Selvi s'est défendu d'être un « rescapé de l'épée » :
« Je voudrais rappeler à Bahçeli que mon grand-père, Osman, était un patriote qui a combattu sur plusieurs fronts et a été fait prisonnier dans la guerre russo-ottomane. Je suis un petit-fils de Turcs d'Oghuz ; mes ancêtres, Hasan et Hüseyin sont morts en martyrs au Yémen. Cet honneur me suffit. »
La réponse de Selvi accrédite l'idée qu'avoir des racines chrétiennes, alévies ou non musulmanes est une insulte ou une offense honteuse. Au lieu d'expliquer pourquoi « rescapé de l'épée » est une expression inacceptable, Selvi a brandi ses origines turques, la « pureté de sa race » et sa foi musulmane sunnite.
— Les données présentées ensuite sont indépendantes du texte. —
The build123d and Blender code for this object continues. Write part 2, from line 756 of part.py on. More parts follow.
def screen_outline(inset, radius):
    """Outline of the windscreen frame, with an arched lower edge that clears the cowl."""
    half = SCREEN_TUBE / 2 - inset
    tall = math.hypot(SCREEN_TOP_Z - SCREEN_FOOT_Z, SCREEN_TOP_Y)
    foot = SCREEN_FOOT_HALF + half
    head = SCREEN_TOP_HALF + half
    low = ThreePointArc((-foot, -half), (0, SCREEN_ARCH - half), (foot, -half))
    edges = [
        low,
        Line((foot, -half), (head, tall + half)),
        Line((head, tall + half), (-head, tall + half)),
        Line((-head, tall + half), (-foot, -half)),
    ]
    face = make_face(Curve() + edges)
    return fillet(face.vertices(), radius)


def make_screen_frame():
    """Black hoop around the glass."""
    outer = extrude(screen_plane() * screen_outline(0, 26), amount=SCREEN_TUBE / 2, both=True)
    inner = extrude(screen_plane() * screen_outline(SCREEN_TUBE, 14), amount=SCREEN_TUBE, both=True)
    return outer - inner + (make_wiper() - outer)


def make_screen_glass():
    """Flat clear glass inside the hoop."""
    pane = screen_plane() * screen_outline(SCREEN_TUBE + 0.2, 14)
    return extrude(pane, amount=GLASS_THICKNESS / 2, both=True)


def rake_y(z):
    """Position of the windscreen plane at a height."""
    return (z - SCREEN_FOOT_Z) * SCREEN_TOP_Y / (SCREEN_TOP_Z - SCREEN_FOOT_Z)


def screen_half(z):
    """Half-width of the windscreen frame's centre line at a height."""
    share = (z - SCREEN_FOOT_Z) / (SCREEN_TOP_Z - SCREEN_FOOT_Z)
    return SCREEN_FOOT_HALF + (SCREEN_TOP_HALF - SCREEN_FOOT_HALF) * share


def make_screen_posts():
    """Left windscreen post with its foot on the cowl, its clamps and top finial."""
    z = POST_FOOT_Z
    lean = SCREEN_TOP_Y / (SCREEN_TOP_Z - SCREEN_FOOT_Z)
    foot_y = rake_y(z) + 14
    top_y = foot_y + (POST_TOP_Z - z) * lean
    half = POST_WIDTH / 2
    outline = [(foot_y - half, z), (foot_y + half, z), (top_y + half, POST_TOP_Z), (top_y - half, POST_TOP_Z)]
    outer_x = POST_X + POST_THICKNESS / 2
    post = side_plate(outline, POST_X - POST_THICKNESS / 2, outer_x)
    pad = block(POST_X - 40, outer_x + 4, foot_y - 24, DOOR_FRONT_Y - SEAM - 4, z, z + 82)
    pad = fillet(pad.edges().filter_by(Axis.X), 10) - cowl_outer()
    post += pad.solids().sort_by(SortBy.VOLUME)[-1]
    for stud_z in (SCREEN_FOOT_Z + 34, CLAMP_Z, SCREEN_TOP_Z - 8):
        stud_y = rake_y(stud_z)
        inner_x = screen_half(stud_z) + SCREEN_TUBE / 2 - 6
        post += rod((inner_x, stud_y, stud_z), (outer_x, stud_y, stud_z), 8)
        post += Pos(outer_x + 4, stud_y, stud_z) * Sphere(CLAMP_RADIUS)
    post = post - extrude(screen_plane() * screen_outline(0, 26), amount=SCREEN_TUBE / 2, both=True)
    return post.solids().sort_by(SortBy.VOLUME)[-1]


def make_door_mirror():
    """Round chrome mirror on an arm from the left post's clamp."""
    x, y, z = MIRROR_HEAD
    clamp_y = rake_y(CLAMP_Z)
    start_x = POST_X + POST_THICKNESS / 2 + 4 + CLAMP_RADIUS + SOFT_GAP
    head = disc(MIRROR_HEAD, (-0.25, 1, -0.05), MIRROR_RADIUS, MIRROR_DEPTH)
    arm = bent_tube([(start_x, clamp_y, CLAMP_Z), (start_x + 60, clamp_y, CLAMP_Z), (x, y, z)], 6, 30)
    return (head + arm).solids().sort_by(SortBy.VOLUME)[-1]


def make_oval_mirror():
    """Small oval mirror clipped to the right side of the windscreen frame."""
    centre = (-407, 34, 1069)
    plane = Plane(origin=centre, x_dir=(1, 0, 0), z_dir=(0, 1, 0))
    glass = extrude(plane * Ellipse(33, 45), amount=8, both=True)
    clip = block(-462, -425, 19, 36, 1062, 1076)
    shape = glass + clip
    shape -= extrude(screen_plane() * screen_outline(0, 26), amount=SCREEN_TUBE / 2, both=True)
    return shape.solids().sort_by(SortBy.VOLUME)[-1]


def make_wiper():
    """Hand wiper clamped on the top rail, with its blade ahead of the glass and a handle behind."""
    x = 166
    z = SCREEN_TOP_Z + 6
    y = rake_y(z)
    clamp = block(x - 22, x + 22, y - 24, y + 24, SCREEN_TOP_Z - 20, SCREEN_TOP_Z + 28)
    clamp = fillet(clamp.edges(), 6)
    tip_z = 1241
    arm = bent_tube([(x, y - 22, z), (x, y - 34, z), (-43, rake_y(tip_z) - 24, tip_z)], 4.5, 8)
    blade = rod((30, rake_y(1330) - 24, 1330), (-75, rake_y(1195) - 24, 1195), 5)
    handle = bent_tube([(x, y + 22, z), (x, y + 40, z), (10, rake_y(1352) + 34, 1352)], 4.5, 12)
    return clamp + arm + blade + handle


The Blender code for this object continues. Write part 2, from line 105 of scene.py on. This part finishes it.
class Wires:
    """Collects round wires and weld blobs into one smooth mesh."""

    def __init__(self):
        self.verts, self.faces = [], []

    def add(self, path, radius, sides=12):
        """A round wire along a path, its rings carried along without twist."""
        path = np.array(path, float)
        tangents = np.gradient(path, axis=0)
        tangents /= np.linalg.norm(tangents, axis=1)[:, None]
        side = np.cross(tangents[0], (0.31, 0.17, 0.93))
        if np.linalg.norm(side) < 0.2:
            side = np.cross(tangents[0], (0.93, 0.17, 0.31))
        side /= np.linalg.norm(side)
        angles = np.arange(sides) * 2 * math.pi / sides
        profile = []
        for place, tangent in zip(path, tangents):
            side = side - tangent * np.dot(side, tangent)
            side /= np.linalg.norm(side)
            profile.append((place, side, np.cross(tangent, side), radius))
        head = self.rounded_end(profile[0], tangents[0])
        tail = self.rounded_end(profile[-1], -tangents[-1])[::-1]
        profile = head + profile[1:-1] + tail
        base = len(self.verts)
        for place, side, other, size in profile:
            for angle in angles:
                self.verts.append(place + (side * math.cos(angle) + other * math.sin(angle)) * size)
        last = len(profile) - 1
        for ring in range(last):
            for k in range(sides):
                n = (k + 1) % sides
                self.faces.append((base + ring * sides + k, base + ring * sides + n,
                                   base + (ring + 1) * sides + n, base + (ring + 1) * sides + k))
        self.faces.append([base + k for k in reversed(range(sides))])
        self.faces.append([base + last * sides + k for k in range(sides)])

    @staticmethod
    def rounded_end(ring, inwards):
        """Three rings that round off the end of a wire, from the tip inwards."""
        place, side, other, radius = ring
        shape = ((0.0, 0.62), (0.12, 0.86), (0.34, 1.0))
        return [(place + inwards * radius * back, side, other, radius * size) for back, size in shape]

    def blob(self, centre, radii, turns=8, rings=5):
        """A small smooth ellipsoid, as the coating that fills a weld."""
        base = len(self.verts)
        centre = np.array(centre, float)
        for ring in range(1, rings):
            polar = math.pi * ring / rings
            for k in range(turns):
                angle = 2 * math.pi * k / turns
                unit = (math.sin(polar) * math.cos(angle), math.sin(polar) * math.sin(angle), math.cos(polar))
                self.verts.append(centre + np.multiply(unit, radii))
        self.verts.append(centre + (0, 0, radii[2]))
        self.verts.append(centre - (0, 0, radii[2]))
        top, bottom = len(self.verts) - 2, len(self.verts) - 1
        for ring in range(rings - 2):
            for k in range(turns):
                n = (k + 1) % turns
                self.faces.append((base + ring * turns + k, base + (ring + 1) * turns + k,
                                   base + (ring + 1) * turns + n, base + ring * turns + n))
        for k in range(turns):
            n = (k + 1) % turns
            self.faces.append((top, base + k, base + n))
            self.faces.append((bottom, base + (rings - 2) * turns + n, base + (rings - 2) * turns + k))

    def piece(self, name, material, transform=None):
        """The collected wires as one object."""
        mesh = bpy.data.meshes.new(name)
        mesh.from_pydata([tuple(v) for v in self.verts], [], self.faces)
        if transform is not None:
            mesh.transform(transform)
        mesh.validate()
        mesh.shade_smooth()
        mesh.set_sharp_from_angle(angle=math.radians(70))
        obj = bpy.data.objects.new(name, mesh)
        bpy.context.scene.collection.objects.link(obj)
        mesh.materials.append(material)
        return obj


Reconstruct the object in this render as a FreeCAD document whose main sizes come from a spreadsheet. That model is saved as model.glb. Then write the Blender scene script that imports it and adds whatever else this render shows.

« Aujourd'hui, moins d'un demi pour cent de la population turque est chrétienne – un chiffre qui est la conséquence des persécutions turques contre les chrétiens indigènes de la région», a écrit l'historien Dr. Vasileios Meichanetsidis.
« De nombreux Turcs revendiquent fièrement cette histoire, sans chercher à y faire face honnêtement, ni garantir le respect dû aux victimes. En fait, ils traitent les victimes en agresseurs, insultent leur mémoire et celle de leurs descendants puis félicitent chaleureusement les assassins. »
L'expression « rescapés de l'épée » n'a pas ici une fonction de déni des meurtres ou des génocides qui ont été commis. Elle signale au contraire un sentiment de fierté de la part des assassins. Leur message est le suivant : « Oui, nous avons massacré des chrétiens et des non-musulmans et ils le méritaient ! »
Uzay Bulut, journaliste turc, est Distinguished Senior Fellow du Gatestone Institute.